En aquel tiempo, Jesús se retiró al monte de los Olivos y al amanecer se presentó de nuevo en el templo, donde la multitud se le acercaba; y Él, sentado entre ellos, les enseñaba. Entonces los escribas y fariseos le llevaron a una mujer sorprendida en adulterio, y poniéndola frente a él, le dijeron: “Maestro, esta mujer ha sido sorprendida en flagrante adulterio. Moisés nos manda en la ley apedrear a estas mujeres. ¿Tú que dices?” Le preguntaban esto para ponerle una trampa y poder acusarlo. Pero Jesús se agachó y se puso a escribir en el suelo con el dedo. Como insistían en su pregunta, se incorporó y les dijo: “Aquel de ustedes que no tenga pecado, que le tire la primera piedra”. Se volvió a agachar y siguió escribiendo en el suelo. Al oír aquellas palabras, los acusadores comenzaron a escabullirse uno tras otro, empezando por los más viejos, hasta que dejaron solos a Jesús y a la mujer, que estaba de pie, junto a él. Entonces Jesús se enderezó y le preguntó: “Mujer, ¿dónde están los que te acusaban? ¿Nadie te ha condenado?” Ella le contestó: “Nadie, Señor”. Y Jesús le dijo: “Tampoco yo te condeno. Vete y ya no vuelvas a pecar”.
Hoy nos preguntaremos si la ley de Moisés solamente preveía castigo contra las mujeres en el caso de adulterio y cómo es que Jesús nos marca la pauta para el ejercicio de la verdadera misericordia.
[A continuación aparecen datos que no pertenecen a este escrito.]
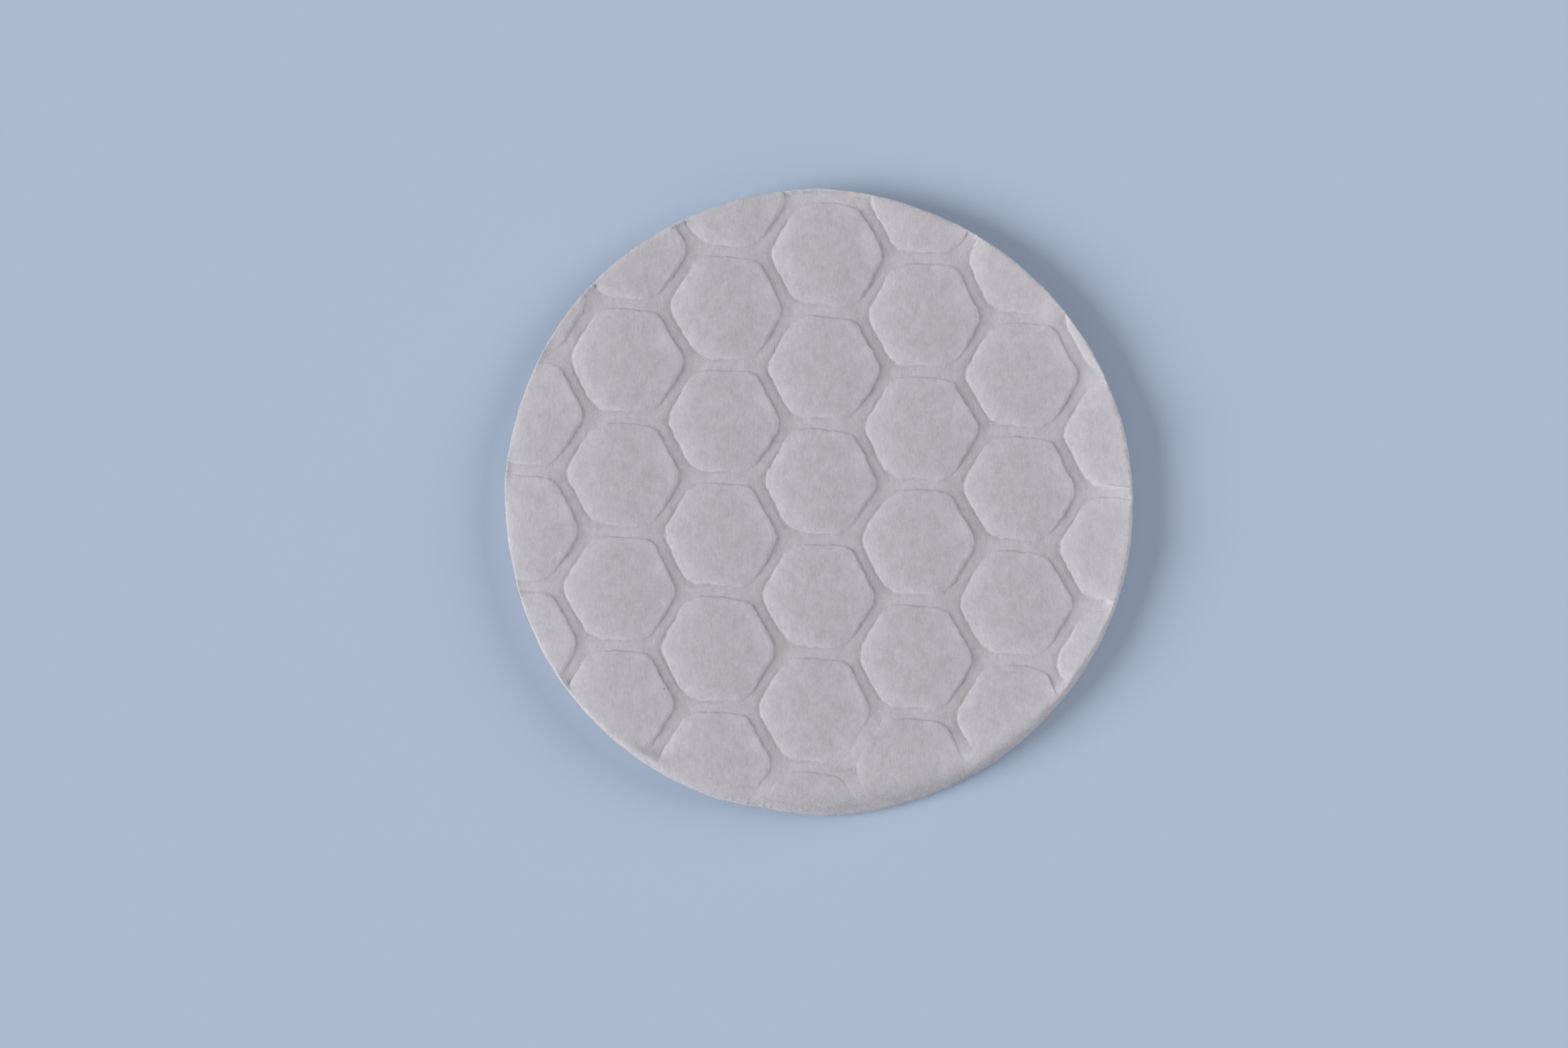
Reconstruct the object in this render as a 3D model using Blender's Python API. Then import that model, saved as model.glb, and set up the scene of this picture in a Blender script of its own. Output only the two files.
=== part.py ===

Estamos en una época altamente sensible a la discriminación y el relato del Evangelio de este domingo puede hacernos pensar que el código del Antiguo Testamento llamado Pentateuco o Ley de Moisés fuera una normativa que solamente se aplicaba, en lo tocante al adulterio, a las mujeres y no a los hombres.
Este pasaje puede hacer referencia a dos textos: “Si un hombre comete adulterio con la mujer de su prójimo, serán condenados a muerte el adúltero y la adúltera” (Lv 20,10). Como vemos esta versión del Libro del Levítico implica tanto al hombre como a la mujer en la pena capital. Otro texto es: “Si se sorprende a un hombre acostado con una mujer casada, morirán los dos: el hombre que se acostó con la mujer y también la mujer. Así harás desaparecer el mal de en medio de ti” (Dt 22, 22-24).
Como observamos esta norma también prevé la muerte de ambos. Ahora bien, también es claro que el enfoque del mandato implica sobre todo al hombre, puesto que en la formulación del decálogo (los diez mandamientos), la orden de no desear al conyugue ajeno se le da al hombre.
Surge entonces la pregunta de por qué no presentaron también al hombre, pero no fue del interés del autor sagrado decirnos la razón.
La orientación de la narración, más bien, pone el acento en la prueba a la que se pretendía llevar al Señor Jesús. La validez y la fuerza de la respuesta del Señor coincide con lo que expresa en el libro del Deuteronomio, que nos lleva a reconocer que una forma de erradicar el mal de en medio del pueblo es ejecutar a los culpables. Jesús nunca contradice a los acusadores, Moisés efectivamente dictó pena capital contra los adúlteros para erradicar el mal.
¿Apedrear a esta mujer realmente erradicaba el mal de entre el pueblo? Quienes primero se retiran son aquellos que más pecados tenían en su conciencia, por lo tanto, son los más viejos que comprendían que lapidar a una persona no garantizaba la victoria sobre el mal. En cambio, Jesús ofrece una alternativa mucho más efectiva en nuestro relato.
Primer paso: no condenar a muerte. Segundo paso: reconciliar, “vete en paz”. Tercer paso: llamar a la vida en amistad con Dios “…y no vuelvas a pecar”. Es muy importante aprender esta pauta en el ejercicio de la misericordia.